Wait: I thought of a good thing to say about The Eyre Affair. It made me read Jane Eyre! And for that I will always be sincerely grateful. Fforde’s book, however, is not really a worthy, or for me even an entertaining, contribution to its namesake’s legacy.



The L&TM5K Advent Calendar
December 11


Paul Gauguin. Baby (The Nativity). 1896. Oil on canvas. The Hermitage, St. Petersburg, Russia.

7 comments:

sister jen said...

Ah. I'm sure if I had had to continue the Eyre Affair, I would have reviewed it just as you have. As it was, I--having reacted exactly as you did to the first two sentences--soldiered on for another page and a half, partly because I was hoping that the dreadful writing was going to turn out to be somehow purposeful, and partly because I was, unusually, sans children in a restaurant, and I didn't have anything else to read. I finally tossed it aside and watched whatever was playing on the History channel (without sound) from across the room.

It intrigues me that this book has been so well received by so many. If it's made people read Bronte, well, that's okay by me. (BTW, Jane has just become part of the Mr. St.
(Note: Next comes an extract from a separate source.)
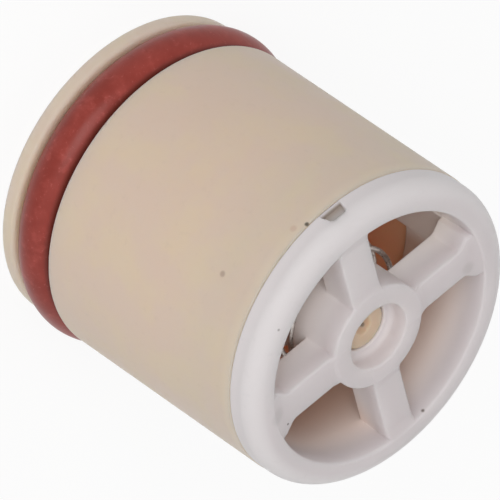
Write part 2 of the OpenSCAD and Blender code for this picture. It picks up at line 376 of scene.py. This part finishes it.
def cage_field(p):
    """The outlet cage: rim, skirt with its snap bead, spokes, legs, hub with a stepped hole, and notches."""
    x, y, z = p[..., 0], p[..., 1], p[..., 2]
    r = np.hypot(x, y)
    rim = cut(cut(r - RIM_R, z - FRONT_Z, RIM_ROUND), END_Z - z, SMALL_EDGE)
    skirt = cut(cut(r - SKIRT_R, SKIRT_Z - z, SMALL_EDGE), z - END_Z - 0.5, SHARP)
    # The snap bead round the skirt, sloped below so that it slides into the barrel
    bead_slope = (r - SKIRT_R - (z - SNAP_Z)) * 0.707
    bead = np.maximum(np.maximum(bead_slope, r - SKIRT_R - 0.3), z - SNAP_Z - SNAP_H + 0.05)
    bead = np.maximum(bead, SKIRT_R - 0.3 - r)
    ring = np.minimum(np.minimum(rim, skirt), bead)
    inner = SKIRT_IN_R + (MOUTH_R - SKIRT_IN_R) * np.clip((z - SPOKE_Z) / (FRONT_Z - SPOKE_Z), 0, 1)
    ring = cut(ring, inner - r, EDGE)
    plus = (x + y) * math.sqrt(0.5)
    minus = (y - x) * math.sqrt(0.5)
    # Two plain spokes lie behind the notches, and the other two stand on legs
    # The window on +Y is a little wider
    wider = np.where((plus > 0) & (minus > 0), WIDE_WINDOW, 0.0)
    plain = spoke_field(np.abs(plus), np.abs(minus) + wider, z, False)
    spokes = np.minimum(plain, spoke_field(np.abs(minus), np.abs(plus) + wider, z, True))
    legs = leg_field(r, np.abs(minus), plus, z)
    hub = cut(cut(r - HUB_R, z - FACE_Z, EDGE), HUB_Z - z, HUB_FOOT_ROUND)
    solid = join(join(ring, legs, SMALL_EDGE), spokes, 0.06)
    solid = join(solid, hub, 0.1)
    mouth = cut(r - COUNTERBORE_R, FACE_Z - COUNTERBORE_H - z, COUNTERBORE_ROUND)
    solid = cut(solid, -join(r - GUIDE_R, mouth, STEP_EDGE), HOLE_EDGE)
    sill = END_Z + NOTCH_SILL
    # The notch's two sides lean in a little towards its top
    lean = NOTCH_LEAN * (z - sill - NOTCH_H / 2)
    notch = cut(np.abs(minus) - NOTCH_HALF_W + 0.1 + lean, z - sill - NOTCH_H, NOTCH_ROUND)
    notch = np.maximum(cut(notch, RIM_R - NOTCH_DEPTH - np.abs(plus), 0.1), sill - z)
    return cut(solid, -notch, NOTCH_EDGE)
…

John household in my re-reading; in fact, it's time for my nightly read before bed--gotta go!)

DrSchnell said...

Just for the record, I'll dissent, though I know I won't change your mind. I found it a highly entertaining summer beach read last summer, and thoroughly enjoyed it, wooden prose and all.

Michael5000 said...

@DrSchnell: Yeah, but that was when Zima was still on the market.

Kidding! Kidding!

Elaine said...

I'm with Dr. Schnell.... I did read the whole thing. The concept was unique enough and the entertainment solid enough to float you past the clunky writing. I tried the next book but just couldn't stick with that. (Save yourself the trouble.)

Jenners said...

That is a Bulwer-Lytton contest entry if I've ever seen one!

Jenners said...

Had to come back and reread this. Now I must read this book.

Michael5000 said...

Or, you could smack yourself with a hammer!